Data section:
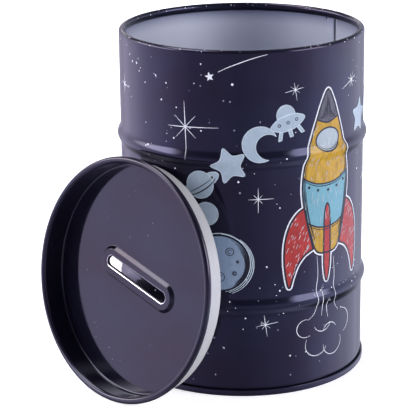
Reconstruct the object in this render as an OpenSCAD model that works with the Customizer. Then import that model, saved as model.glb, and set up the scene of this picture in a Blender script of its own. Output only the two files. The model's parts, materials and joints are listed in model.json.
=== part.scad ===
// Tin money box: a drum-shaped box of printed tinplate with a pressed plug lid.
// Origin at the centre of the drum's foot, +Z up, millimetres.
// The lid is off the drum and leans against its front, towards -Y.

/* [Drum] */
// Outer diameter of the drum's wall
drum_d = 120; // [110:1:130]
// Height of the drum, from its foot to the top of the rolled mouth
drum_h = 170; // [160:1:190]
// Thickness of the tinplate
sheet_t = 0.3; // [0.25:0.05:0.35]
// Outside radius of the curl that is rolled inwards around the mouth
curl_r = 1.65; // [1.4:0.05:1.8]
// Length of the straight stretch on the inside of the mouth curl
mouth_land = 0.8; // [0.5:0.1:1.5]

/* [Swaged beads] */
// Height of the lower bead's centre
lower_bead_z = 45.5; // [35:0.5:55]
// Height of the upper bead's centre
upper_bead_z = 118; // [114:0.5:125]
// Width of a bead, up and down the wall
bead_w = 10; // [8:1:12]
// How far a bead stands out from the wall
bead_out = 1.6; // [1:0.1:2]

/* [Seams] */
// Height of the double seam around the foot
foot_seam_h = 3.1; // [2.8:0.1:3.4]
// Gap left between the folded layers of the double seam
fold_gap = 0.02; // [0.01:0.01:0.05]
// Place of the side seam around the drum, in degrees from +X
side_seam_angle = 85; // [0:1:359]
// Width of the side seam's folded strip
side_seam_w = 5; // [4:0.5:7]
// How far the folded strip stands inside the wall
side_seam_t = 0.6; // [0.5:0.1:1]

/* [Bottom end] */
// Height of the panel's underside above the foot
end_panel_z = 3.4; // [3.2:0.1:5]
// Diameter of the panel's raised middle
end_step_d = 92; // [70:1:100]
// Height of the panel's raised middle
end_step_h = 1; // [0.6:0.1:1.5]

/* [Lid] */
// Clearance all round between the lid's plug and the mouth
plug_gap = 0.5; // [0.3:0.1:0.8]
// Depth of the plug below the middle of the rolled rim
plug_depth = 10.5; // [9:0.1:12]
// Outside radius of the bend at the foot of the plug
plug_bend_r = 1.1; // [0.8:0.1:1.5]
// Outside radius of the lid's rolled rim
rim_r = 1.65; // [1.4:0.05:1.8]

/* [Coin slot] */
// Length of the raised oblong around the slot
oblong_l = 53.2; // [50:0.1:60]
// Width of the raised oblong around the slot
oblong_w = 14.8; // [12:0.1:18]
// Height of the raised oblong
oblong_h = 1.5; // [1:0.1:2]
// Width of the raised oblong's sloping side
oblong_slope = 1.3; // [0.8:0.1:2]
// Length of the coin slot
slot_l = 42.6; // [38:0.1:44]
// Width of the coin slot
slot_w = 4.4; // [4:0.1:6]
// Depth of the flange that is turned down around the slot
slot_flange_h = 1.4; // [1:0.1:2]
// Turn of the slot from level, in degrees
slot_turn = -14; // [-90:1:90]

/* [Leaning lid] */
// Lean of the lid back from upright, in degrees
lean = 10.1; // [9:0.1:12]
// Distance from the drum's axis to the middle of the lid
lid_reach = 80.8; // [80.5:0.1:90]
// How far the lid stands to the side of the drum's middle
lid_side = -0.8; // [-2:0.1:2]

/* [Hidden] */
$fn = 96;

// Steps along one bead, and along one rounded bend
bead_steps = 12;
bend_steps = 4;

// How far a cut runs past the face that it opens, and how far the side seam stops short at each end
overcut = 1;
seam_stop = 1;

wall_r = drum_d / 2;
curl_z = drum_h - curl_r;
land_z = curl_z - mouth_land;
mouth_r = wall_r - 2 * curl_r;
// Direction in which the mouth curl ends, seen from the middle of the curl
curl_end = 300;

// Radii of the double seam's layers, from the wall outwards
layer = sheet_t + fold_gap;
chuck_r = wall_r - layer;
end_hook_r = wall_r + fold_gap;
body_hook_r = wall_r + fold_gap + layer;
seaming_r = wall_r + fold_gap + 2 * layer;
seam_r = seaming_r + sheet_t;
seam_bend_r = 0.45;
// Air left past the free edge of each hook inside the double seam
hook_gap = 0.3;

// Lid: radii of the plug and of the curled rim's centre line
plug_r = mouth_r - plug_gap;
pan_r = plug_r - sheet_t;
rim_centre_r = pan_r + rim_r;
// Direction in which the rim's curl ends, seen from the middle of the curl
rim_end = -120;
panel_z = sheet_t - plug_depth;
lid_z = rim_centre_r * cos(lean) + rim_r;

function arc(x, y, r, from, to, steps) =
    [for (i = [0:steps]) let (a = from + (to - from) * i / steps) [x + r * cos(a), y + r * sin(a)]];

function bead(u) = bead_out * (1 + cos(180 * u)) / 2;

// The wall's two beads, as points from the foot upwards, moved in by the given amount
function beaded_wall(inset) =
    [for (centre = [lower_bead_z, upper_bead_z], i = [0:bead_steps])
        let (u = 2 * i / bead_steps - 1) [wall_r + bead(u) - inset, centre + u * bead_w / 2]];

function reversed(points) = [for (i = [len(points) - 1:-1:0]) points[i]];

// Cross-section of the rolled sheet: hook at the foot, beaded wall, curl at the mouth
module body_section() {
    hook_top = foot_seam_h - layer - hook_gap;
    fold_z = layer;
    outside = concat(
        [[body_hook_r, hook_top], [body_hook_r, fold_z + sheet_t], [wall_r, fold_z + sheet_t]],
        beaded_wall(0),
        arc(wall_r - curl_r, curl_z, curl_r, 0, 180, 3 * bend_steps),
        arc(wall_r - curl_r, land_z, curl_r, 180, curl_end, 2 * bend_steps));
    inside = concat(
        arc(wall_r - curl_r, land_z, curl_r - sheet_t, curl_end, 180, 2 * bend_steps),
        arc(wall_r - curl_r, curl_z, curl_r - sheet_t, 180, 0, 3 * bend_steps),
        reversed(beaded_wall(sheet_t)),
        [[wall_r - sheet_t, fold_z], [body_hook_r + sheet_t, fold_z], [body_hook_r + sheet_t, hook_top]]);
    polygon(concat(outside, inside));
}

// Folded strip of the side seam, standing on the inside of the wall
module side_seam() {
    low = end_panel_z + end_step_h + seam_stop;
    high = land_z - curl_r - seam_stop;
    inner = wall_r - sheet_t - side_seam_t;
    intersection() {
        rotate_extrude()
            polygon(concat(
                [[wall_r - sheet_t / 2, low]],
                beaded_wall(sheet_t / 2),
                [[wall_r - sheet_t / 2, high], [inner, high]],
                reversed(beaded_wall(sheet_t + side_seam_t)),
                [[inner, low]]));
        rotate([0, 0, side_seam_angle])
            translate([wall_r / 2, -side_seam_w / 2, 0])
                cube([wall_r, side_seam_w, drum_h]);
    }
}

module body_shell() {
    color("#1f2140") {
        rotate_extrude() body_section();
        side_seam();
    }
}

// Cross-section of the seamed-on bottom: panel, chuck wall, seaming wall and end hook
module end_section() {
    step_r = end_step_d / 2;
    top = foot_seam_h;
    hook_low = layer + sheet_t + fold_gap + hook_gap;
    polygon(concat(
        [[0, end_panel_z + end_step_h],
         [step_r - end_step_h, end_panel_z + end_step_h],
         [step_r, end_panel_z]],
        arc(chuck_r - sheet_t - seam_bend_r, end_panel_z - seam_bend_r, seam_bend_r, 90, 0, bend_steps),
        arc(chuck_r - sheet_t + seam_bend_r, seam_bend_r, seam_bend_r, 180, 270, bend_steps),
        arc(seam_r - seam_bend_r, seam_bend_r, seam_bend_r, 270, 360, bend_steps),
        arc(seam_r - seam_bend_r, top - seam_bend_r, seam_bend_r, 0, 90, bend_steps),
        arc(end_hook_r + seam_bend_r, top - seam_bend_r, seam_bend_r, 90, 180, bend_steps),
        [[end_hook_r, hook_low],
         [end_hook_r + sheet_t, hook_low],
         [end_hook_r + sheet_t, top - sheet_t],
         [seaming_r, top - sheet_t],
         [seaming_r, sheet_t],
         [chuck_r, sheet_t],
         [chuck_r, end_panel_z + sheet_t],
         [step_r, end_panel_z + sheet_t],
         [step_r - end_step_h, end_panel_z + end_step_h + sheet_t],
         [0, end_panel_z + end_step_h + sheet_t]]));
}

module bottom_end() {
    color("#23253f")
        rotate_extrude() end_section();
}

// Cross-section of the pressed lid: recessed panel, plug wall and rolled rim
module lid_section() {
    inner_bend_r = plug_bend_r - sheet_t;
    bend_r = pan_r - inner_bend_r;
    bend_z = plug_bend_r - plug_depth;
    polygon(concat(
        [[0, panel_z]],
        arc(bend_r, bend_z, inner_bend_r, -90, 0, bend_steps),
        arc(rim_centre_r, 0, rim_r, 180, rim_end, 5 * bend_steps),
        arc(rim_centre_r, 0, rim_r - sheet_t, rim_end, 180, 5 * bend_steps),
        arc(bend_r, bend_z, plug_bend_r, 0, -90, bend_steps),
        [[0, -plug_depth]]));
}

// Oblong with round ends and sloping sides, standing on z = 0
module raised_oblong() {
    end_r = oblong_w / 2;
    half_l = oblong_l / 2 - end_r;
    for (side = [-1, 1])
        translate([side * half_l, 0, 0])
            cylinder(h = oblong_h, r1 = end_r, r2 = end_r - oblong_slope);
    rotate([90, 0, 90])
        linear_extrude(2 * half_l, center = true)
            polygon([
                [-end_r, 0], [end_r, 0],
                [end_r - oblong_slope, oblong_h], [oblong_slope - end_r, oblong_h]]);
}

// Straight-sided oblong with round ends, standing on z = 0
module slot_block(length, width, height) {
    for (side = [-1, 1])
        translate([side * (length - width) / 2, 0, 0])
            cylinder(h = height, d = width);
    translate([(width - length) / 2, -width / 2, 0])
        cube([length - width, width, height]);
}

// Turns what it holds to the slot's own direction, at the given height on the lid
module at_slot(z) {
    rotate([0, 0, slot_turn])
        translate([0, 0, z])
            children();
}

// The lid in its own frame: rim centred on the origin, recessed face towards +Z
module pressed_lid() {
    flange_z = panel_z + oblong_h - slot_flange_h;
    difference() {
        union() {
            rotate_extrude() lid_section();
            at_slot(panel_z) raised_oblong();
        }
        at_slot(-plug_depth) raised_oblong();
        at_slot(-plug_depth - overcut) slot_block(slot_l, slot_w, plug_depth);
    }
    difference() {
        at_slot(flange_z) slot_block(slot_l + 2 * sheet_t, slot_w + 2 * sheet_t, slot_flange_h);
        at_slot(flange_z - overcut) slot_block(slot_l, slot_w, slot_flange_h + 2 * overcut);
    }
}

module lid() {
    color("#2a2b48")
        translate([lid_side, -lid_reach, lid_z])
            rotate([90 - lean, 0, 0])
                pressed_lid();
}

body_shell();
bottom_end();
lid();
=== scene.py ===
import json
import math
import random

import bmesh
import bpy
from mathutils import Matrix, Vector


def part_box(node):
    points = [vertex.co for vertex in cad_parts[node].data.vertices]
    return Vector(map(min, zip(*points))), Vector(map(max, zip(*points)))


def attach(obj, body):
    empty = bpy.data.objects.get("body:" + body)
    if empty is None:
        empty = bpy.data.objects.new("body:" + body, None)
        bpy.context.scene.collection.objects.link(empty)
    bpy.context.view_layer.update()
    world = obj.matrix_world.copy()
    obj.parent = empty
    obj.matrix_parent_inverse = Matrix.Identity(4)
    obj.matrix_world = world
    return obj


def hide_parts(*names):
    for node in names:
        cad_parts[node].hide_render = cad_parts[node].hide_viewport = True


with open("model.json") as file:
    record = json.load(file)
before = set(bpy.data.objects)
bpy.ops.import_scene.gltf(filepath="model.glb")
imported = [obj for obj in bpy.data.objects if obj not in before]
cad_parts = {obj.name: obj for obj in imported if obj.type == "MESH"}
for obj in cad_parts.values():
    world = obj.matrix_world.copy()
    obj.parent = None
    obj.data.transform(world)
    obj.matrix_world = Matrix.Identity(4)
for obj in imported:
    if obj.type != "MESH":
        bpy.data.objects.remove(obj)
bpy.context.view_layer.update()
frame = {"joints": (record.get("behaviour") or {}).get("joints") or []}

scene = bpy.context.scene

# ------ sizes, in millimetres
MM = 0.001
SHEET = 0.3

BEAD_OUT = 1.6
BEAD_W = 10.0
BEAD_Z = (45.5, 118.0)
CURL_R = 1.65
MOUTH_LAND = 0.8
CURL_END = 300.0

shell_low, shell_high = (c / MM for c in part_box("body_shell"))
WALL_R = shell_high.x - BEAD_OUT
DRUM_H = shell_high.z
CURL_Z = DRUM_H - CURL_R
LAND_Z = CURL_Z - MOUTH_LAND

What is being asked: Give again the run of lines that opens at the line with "ends, standing on z = 0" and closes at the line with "before = set(bpy.data.objects)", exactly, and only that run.

Final answer:
// Straight-sided oblong with round ends, standing on z = 0
module slot_block(length, width, height) {
    for (side = [-1, 1])
        translate([side * (length - width) / 2, 0, 0])
            cylinder(h = height, d = width);
    translate([(width - length) / 2, -width / 2, 0])
        cube([length - width, width, height]);
}

// Turns what it holds to the slot's own direction, at the given height on the lid
module at_slot(z) {
    rotate([0, 0, slot_turn])
        translate([0, 0, z])
            children();
}

// The lid in its own frame: rim centred on the origin, recessed face towards +Z
module pressed_lid() {
    flange_z = panel_z + oblong_h - slot_flange_h;
    difference() {
        union() {
            rotate_extrude() lid_section();
            at_slot(panel_z) raised_oblong();
        }
        at_slot(-plug_depth) raised_oblong();
        at_slot(-plug_depth - overcut) slot_block(slot_l, slot_w, plug_depth);
    }
    difference() {
        at_slot(flange_z) slot_block(slot_l + 2 * sheet_t, slot_w + 2 * sheet_t, slot_flange_h);
        at_slot(flange_z - overcut) slot_block(slot_l, slot_w, slot_flange_h + 2 * overcut);
    }
}

module lid() {
    color("#2a2b48")
        translate([lid_side, -lid_reach, lid_z])
            rotate([90 - lean, 0, 0])
                pressed_lid();
}

body_shell();
bottom_end();
lid();
=== scene.py ===
import json
import math
import random

import bmesh
import bpy
from mathutils import Matrix, Vector


def part_box(node):
    points = [vertex.co for vertex in cad_parts[node].data.vertices]
    return Vector(map(min, zip(*points))), Vector(map(max, zip(*points)))


def attach(obj, body):
    empty = bpy.data.objects.get("body:" + body)
    if empty is None:
        empty = bpy.data.objects.new("body:" + body, None)
        bpy.context.scene.collection.objects.link(empty)
    bpy.context.view_layer.update()
    world = obj.matrix_world.copy()
    obj.parent = empty
    obj.matrix_parent_inverse = Matrix.Identity(4)
    obj.matrix_world = world
    return obj


def hide_parts(*names):
    for node in names:
        cad_parts[node].hide_render = cad_parts[node].hide_viewport = True


with open("model.json") as file:
    record = json.load(file)
before = set(bpy.data.objects)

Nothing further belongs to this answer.